Jazz is a uniquely American art form, one of America's great contributions to not only musical culture, but world culture, with each generation of musicians applying new levels of creativity that take the music in unexpected directions that defy definition, category, and stagnation.

Now you can learn the basics and history of this intoxicating genre in an eight-lecture series that is as free-flowing and original as the art form itself. You'll follow the evolution of jazz from its beginnings in the music and dancing of the antebellum plantations to its morphing into many shapes as its greatest innovators gave us ragtime, the blues, the swing music of the big band era, boogie-woogie, and big band blues.

You'll follow the rise of modern jazz in all of its many forms, including bebop, cool, modal, free, and fusion jazz. And you'll learn how the course of jazz was changed by key technological innovations, such as the invention of the microphone, which allowed smaller-voiced singers like Bing Crosby or Mel Torme to share a limelight once reserved for the bigger voices of stars like Bessie Smith or Al Jolson.

Beginning the story on those antebellum plantations, Professor Messenger reveals how the "cakewalks" of slave culture gave birth to a dance craze at the end of the 19th century that was ignorant of its own humble roots.
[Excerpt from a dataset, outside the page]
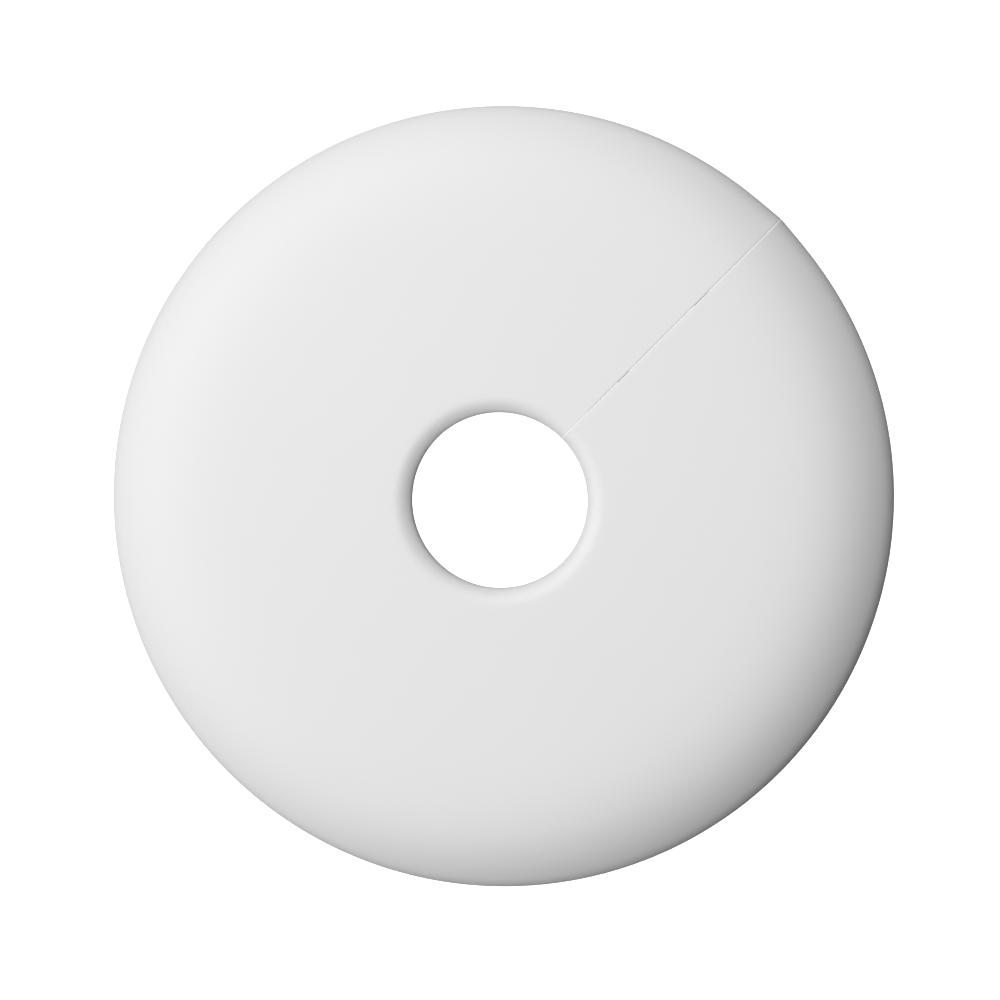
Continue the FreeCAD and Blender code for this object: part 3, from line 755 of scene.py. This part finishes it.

And he explores the irony of the minstrel shows, which derived from Southern beliefs of black cultural inferiority yet eventually spawned a musical industry that African-American musicians would dominate for decades to come.

As a bonus, the lectures are also very entertaining, with Professor Messenger frequently turning to his piano to illustrate his musical points, often with the help of guest artists.

PLEASE NOTE: When you purchase this title, the accompanying reference material will be available in your Library section along with the audio.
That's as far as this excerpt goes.